Buddy System

They were a tight-knit group, these friends from Sands Point, N.Y. They had moved to the exclusive Long Island community in the late 1940s and early '50s. The husbands commuted to Manhattan; the wives raised the children, did volunteer work, played golf and tennis, and met every Friday for lunch at the Manhasset Yacht Club. They spent 40 New Year's Eves together. And then, about two years ago, when most were in their 80s, they all sold their houses and retired.

So, was that it? The end of the lunches, the shared holidays, the bonds of friendship? Not at all. The friends retired together. Within months of one another, they moved 16 strong to the Windrows in Princeton, N.J., an assisted-living community. There, as before, they regularly lunch and play tennis. The going is getting a little tougher. Two members have been widowed; one has Alzheimer's; two suffer from macular degeneration. Those who can't drive must depend on the others. Still, single or married, ill or well, everyone is included.

The "Long Island contingent," as some call them in Princeton, are harbingers of a ground swell in retirement strategies. "I'm turning 60," says University of Chicago psychologist Froma Walsh, "and I'm hearing it everywhere." What she's hearing are schemes, sometimes in the fantasy stage, sometimes more fully developed, for friends to stick together even after leaving their jobs and homes. No numbers exist on this trend; demographers can't track retirement castles in the air. But talk to people over 50, and almost all of them have heard it from a friend--if they're not sketching it out for themselves.

Some groups cherish the notion of buying a plot of land and building separate houses on it or buying and splitting up an apartment building. "I've talked about buying a grand old house to share with my husband and four other couples, along with one younger person to do the harder physical work," says Pauline Boss, 67, a family therapist at the University of Minnesota.

What is it about the current wave of retirees that makes them put this new premium on togetherness? These folks lived through the '60s together, bonded over political activism and experienced a sense of community. As they age, they want to be with peers who share their cultural references and values. Also, as jobs and marriages have wrenched them far from their hometowns and as the nuclear family has broken down, they have felt the loss of their original communities.

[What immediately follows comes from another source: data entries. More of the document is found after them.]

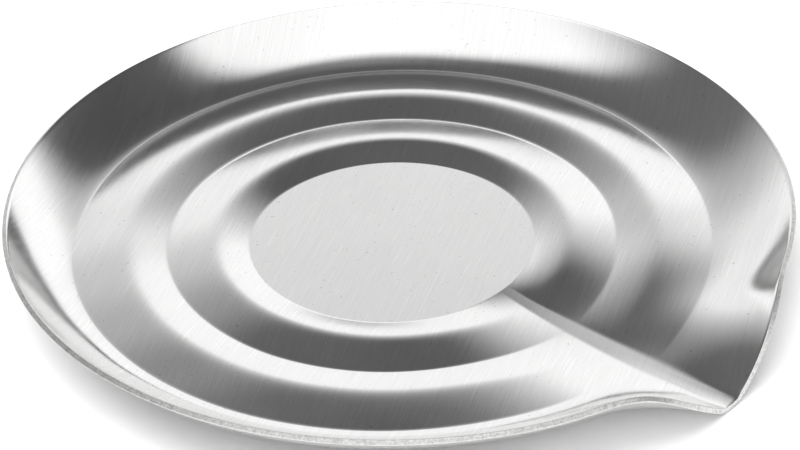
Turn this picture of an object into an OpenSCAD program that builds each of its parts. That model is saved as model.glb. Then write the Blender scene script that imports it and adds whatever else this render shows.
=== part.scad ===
// Pill counting tray: one round dish pressed from brushed steel sheet, with a flat
// centre, two raised rings, a flared rim and a pointed pouring spout.
// Origin: centre of the underside of the flat disc. +Z is up and the spout points along +X.

/* [Sheet] */
// Thickness of the steel sheet
sheet_t = 1.0; // [0.6:0.1:1.5]

/* [Rings] */
// Radius of the flat disc in the middle, out to its crease
disc_r = 25.3; // [20:0.1:30]
// Radius of the crease between the two raised rings
valley_r = 40; // [36:0.5:44]
// Radius of the crease where the rim starts
rim_start_r = 57; // [52:0.5:62]
// Height of the inner ring before its crest is rounded
inner_ring_h = 1.9; // [1:0.1:3]
// Height of the outer ring before its crest is rounded
outer_ring_h = 1.7; // [0.8:0.05:3]
// Share of a ring's width that lies inside its crest
crest_share = 0.4; // [0.3:0.05:0.6]
// How much of a ring's height the rounding of its crest takes
crest_round = 0.35; // [0.1:0.05:0.8]

/* [Rim] */
// Radius of the circle that the rim is trimmed to
rim_r = 69.4; // [66:0.1:84]
// How far the rim's circle lies off the rings' centre, towards the spout and across it
rim_shift = [2, -0.2]; // [-3:0.1:3]
// Height of the rim's edge above the creases
rim_h = 8.6; // [4:0.1:12]
// How strongly the rim curves up: 1 is a straight cone
rim_curve = 1.75; // [1:0.05:2.5]

/* [Spout] */
// How far the tip of the spout reaches past the round rim
spout_reach = 3.1; // [2:0.1:12]
// Angle from the spout's middle over which its outline swells
spout_spread = 16.3; // [14:0.1:22]
// How squarely the outline of the spout swells: 2 is a soft bump, 4 has clear shoulders
spout_shoulder = 3.6; // [2:0.1:4]
// Angle from the spout's middle to the top of the pouring channel's wall, inside the dish
channel_angle = 28.5; // [24:0.5:36]
// The same angle at the edge, where the channel is narrower
mouth_angle = 15.5; // [11:0.5:24]
// Radius at which the channel starts to grow narrower
narrow_r = 46; // [40:1:60]
// Height of the channel's floor at the tip, above the creases; below zero the floor sinks
tip_h = -3.6; // [-5:0.1:3]
// How far out from the flat disc the channel's floor does most of its sinking
sink_reach = 20; // [12:1:40]
// Height that the two lips beside the spout add to the rim
lip_h = 2.3; // [0:0.1:4]
// Angle from the spout's middle at which a lip is highest
lip_angle = 14; // [12:0.2:20]
// Angle over which a lip fades out
lip_spread = 8; // [6:0.1:12]
// Radius at which the lips start to rise out of the dish
lip_start_r = 48; // [40:1:54]

/* [Mesh] */
// Angle between two cuts through the spout
fine_step = 2; // [2:0.5:4]
// Angle between two cuts through the rest of the dish
coarse_step = 4; // [3.5:0.5:6]
// Cuts across each ring and across the rim
ring_steps = 8; // [6:1:8]

/* [Hidden] */
// Angle on each side of the spout that is cut finely, a whole number of coarse steps from 180
fine_angle = 180 - coarse_step * floor((180 - channel_angle - 8) / coarse_step);
// Angle that the channel's fold is rounded over, and the softness of its shoulders
fold_angle = 0.7;
shoulder_soft = 0.5;
lip_growth = 1.6;
tip_r = rim_r + rim_shift.x + spout_reach;

// The smaller of two values, with the corner between them rounded by k
function soft_min(a, b, k) = (a + b - sqrt((a - b) ^ 2 + k ^ 2)) / 2;
function bell(x) = exp(-x ^ 2);

// Radius of the trimmed edge at an angle
function edge_r(angle) =
    let (along = rim_shift.x * cos(angle) + rim_shift.y * sin(angle),
         across = rim_shift.x * sin(angle) - rim_shift.y * cos(angle))
    along + sqrt(rim_r ^ 2 - across ^ 2)
        + spout_reach * exp(-(abs(angle) / spout_spread) ^ spout_shoulder);

// 0 on the spout's middle line, 1 where the channel has faded out
function outside_channel(angle, r) =
    let (narrowed = max(0, (r - narrow_r) / (edge_r(angle) - narrow_r)),
         wide = channel_angle + (mouth_angle - channel_angle) * narrowed ^ 1.5,
         s = (sqrt(angle ^ 2 + fold_angle ^ 2) - fold_angle) / wide)
    min(1, max(0, soft_min(s, 1, shoulder_soft)));

// Height of a raised ring between two creases
function ring(r, inner_r, outer_r, h) =
    let (crest_r = inner_r + crest_share * (outer_r - inner_r))
    max(0, soft_min(h * (r - inner_r) / (crest_r - inner_r),
                    h * (outer_r - r) / (outer_r - crest_r), crest_round * h));

// Height of the round dish without its spout, s being how far r is across the rim
function dish(r, s) =
    r <= valley_r ? ring(r, disc_r, valley_r, inner_ring_h)
    : r <= rim_start_r ? ring(r, valley_r, rim_start_r, outer_ring_h)
    : rim_h * (0.15 * s + 0.85 * max(0, s) ^ rim_curve);

// Height of the channel's floor
function channel(r) =
    tip_h * (1 - exp(-max(0, r - disc_r) / sink_reach)) / (1 - exp(-(tip_r - disc_r) / sink_reach));

// Height of a lip beside the spout, which grows towards the edge
function lip(angle, r) =
    lip_h * bell((abs(angle) - lip_angle) / lip_spread)
    * max(0, (r - lip_start_r) / (edge_r(angle) - lip_start_r)) ^ lip_growth;

// A point of the upper surface at an angle and a radius
function upper(angle, r) =
    let (s = (r - rim_start_r) / (edge_r(angle) - rim_start_r), keep = outside_channel(angle, r))
    [r * cos(angle), r * sin(angle),
     sheet_t + keep * dish(r, s) + (1 - keep) * channel(r) + lip(angle, r)];

// The point of the underside below it, one sheet thickness away along the surface's normal
function under(angle, r) =
    let (d = 0.3,
         n = cross(upper(angle, r + d) - upper(angle, r - d),
                   upper(angle + d, r) - upper(angle - d, r)))
    upper(angle, r) - sheet_t * (r <= disc_r ? [0, 0, 1] : n / norm(n));

angles = concat(
    [for (a = [-fine_angle : fine_step : fine_angle - 0.01]) a],
    [for (a = [fine_angle : coarse_step : 360 - fine_angle - 0.01]) a > 180 ? a - 360 : a]);

// Radii of the cuts at an angle, from the flat disc's crease to the edge
function radii(angle) = concat(
    [for (i = [0 : ring_steps - 1]) disc_r + (valley_r - disc_r) * i / ring_steps],
    [for (i = [0 : ring_steps - 1]) valley_r + (rim_start_r - valley_r) * i / ring_steps],
    [for (i = [0 : ring_steps]) rim_start_r + (edge_r(angle) - rim_start_r) * i / ring_steps]);

module tray() {
    cuts = len(angles);
    rings = 3 * ring_steps + 1;
    points = concat(
        [for (a = angles, r = radii(a)) upper(a, r)],
        [for (a = angles, r = radii(a)) under(a, r)]);
    // Index of a point: side 0 is the upper surface and side 1 is the underside
    function at(side, cut, ring) = (side * cuts + cut % cuts) * rings + ring;
    disc_top = [[for (c = [cuts - 1 : -1 : 0]) at(0, c, 0)]];
    disc_under = [[for (c = [0 : cuts - 1]) at(1, c, 0)]];
    top = [for (c = [0 : cuts - 1], k = [0 : rings - 2])
        each [[at(0, c, k), at(0, c + 1, k), at(0, c + 1, k + 1)],
              [at(0, c, k), at(0, c + 1, k + 1), at(0, c, k + 1)]]];
    bottom = [for (c = [0 : cuts - 1], k = [0 : rings - 2])
        each [[at(1, c, k), at(1, c + 1, k + 1), at(1, c + 1, k)],
              [at(1, c, k), at(1, c, k + 1), at(1, c + 1, k + 1)]]];
    edge = [for (c = [0 : cuts - 1])
        each [[at(0, c, rings - 1), at(0, c + 1, rings - 1), at(1, c + 1, rings - 1)],
              [at(0, c, rings - 1), at(1, c + 1, rings - 1), at(1, c, rings - 1)]]];
    color([0.78, 0.79, 0.78])
        polyhedron(points, concat(disc_top, disc_under, top, bottom, edge));
}

tray();
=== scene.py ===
"""Pill counting tray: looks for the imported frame, in metres, with the spout along +X."""
import math

import bpy
import numpy as np
from mathutils import Matrix, Vector


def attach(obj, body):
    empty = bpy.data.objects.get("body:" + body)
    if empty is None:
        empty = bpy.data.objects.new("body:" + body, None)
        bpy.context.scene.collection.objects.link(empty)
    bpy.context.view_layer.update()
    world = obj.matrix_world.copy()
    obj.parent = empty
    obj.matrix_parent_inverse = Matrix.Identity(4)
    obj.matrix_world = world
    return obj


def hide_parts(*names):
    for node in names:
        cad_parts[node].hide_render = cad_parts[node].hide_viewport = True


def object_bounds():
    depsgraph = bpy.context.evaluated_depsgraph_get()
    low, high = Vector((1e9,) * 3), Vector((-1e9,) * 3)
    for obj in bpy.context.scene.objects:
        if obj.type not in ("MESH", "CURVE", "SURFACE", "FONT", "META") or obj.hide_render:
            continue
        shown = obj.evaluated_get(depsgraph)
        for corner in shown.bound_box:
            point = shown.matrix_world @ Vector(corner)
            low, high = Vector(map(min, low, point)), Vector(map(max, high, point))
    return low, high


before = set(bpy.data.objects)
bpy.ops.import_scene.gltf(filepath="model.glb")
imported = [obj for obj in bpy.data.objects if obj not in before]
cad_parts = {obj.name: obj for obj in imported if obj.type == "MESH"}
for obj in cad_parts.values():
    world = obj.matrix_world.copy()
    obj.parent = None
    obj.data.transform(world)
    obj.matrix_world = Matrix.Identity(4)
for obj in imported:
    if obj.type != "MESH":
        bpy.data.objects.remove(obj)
cad_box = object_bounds()
MM = 0.001

# ---------------------------------------------------------------- sizes of the tray, mm
SHEET_T = 1.0
DISC_R = 25.3
VALLEY_R = 40.0
RIM_START_R = 57.0
INNER_RING_H = 1.9
OUTER_RING_H = 1.7
CREST_SHARE = 0.4
CREST_ROUND = 0.35
RIM_R = 69.4
RIM_SHIFT = (2.0, -0.2)
RIM_H = 8.6
RIM_CURVE = 1.75
SPOUT_REACH = 3.1
SPOUT_SPREAD = 16.3
SPOUT_SHOULDER = 3.6
CHANNEL_ANGLE = 28.5
MOUTH_ANGLE = 15.5
NARROW_R = 46.0
TIP_H = -3.6
SINK_REACH = 20.0
LIP_H = 2.3
LIP_ANGLE = 14.0
LIP_SPREAD = 8.0
LIP_START_R = 48.0
LIP_GROWTH = 1.6
FOLD_ANGLE = 0.7
SHOULDER_SOFT = 0.5
TIP_R = RIM_R + RIM_SHIFT[0] + SPOUT_REACH
CORNER_R = 0.10      # rounding of the sheet's cut corners
WARP_H = 0.02        # height of the sheet's faint unevenness
GRAIN_ANGLE = 112.5  # direction of the brushed grain, degrees from the spout

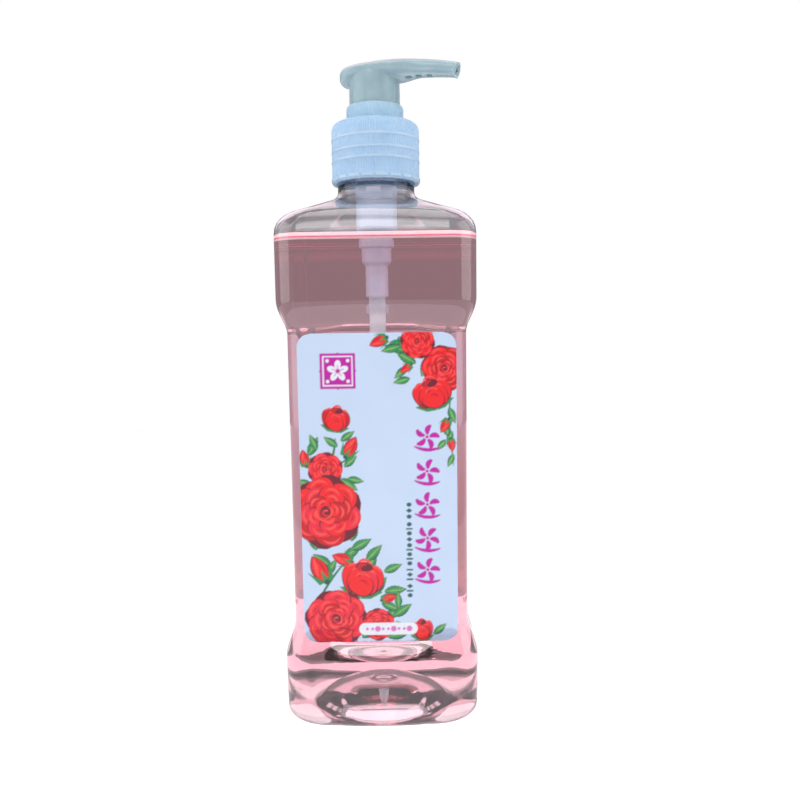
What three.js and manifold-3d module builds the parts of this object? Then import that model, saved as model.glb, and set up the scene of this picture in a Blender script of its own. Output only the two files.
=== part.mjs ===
// Pump oil bottle: a square blow-moulded bottle of oil with a 28-410 lotion pump screwed on its neck.
// Millimetres, +Z up, origin at the middle of the base. The labelled front faces -Y.
import * as THREE from 'three';
import { mergeVertices } from 'three/addons/utils/BufferGeometryUtils.js';
import Module from 'manifold-3d';

// ---------------------------------------------------------------- driving dimensions

// Bottle. A section is a rounded square, given by half its width and its corner radius.
const WALL = 0.8;
const BLOCK_HALF = 34.25;
const BLOCK_CORNER = 10;
const WAIST_HALF = 30.65;
const WAIST_CORNER = 6.5;
const BASE_ROUND = 5;
const BASE_BLOCK_TOP = 26.5;
const WAIST_BOTTOM = 31;
const WAIST_TOP = 142;
const TOP_BLOCK_BOTTOM = 147.8;
const SHOULDER_START = 171.8;
const SHOULDER_ROUND = 10;
const SHOULDER_SLOPE = THREE.MathUtils.degToRad(24);
const NECK_FILLET = 5;
const STANDING_RING_RADIUS = 24.5;
const DOME_HEIGHT = 8;

// Neck finish, 28-410: T 27.5, E 25.1, six threads to the inch.
const NECK_BEAD_RADIUS = 14;
const NECK_BEAD_TOP = 191.4;
const NECK_RADIUS = 12.55;
const NECK_BORE = 10.85;
const NECK_TOP = 209.9;
const THREAD_PITCH = 25.4 / 6;
const NECK_THREAD = { root: 12.3, crest: 13.75, rootWidth: 2, crestWidth: 1, turns: 1.25, startZ: 196.6 };

// Oil: fills the cavity to its level, clear of the wall and of the pump that stands in it.
const OIL_LEVEL = 171.5;
const OIL_GAP = 0.3;

// Labels, one on the front and one on the back.
const LABEL_WIDTH = 53.6;
const LABEL_BOTTOM = 31.2;
const LABEL_TOP = 138.7;
const LABEL_CORNER = 4.8;
const LABEL_THICKNESS = 0.2;
const LABEL_GAP = 0.05;

// Closure: the ribbed screw cap.
const CLOSURE_RADIUS = 15.925;
const CLOSURE_INNER = 14.35;
const CLOSURE_BOTTOM = 192.2;
const CLOSURE_TOP = 213.7;
const CLOSURE_ROUND = 2.8;
const DECK_BOTTOM = 212.6;
const DECK_HOLE = 9.1;
const CLOSURE_THREAD = {
  root: 14.6, crest: 12.95, rootWidth: 1.9, crestWidth: 1, turns: 1,
  startZ: NECK_THREAD.startZ - THREAD_PITCH / 2,
};

// Lock collar, which snaps over the housing's rim and traps the closure.
const COLLAR_RADIUS = 10.375;
const COLLAR_BORE = 9.5;
const COLLAR_BOTTOM = 213.9;
const COLLAR_TOP = 219.6;
const COLLAR_WEB = { bottom: 215.2, top: 216.2 };
const COLLAR_SKIRT = { bore: 8.35, radius: 8.9, bottom: 212.9 };
const GUIDE = { bore: 4.15, radius: 5.2, bottom: 200.6 };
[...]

In putting friends first, the new-style retirees are also putting their own emotional needs front and center in their blueprints for later life. Some are learning from the mistakes of those who went before, who followed the siren lure of climate and amenities into a lonely paradise. In a mid-1990s study of 1,500 retirees from a FORTUNE 500 company who settled in the southeastern U.S., the participants answered overwhelmingly that they had not planned well enough for their emotional needs or how they would spend their time, reports gerontologist Marlene M. Rosenkoetter, dean of the school of nursing at the Medical College of Georgia.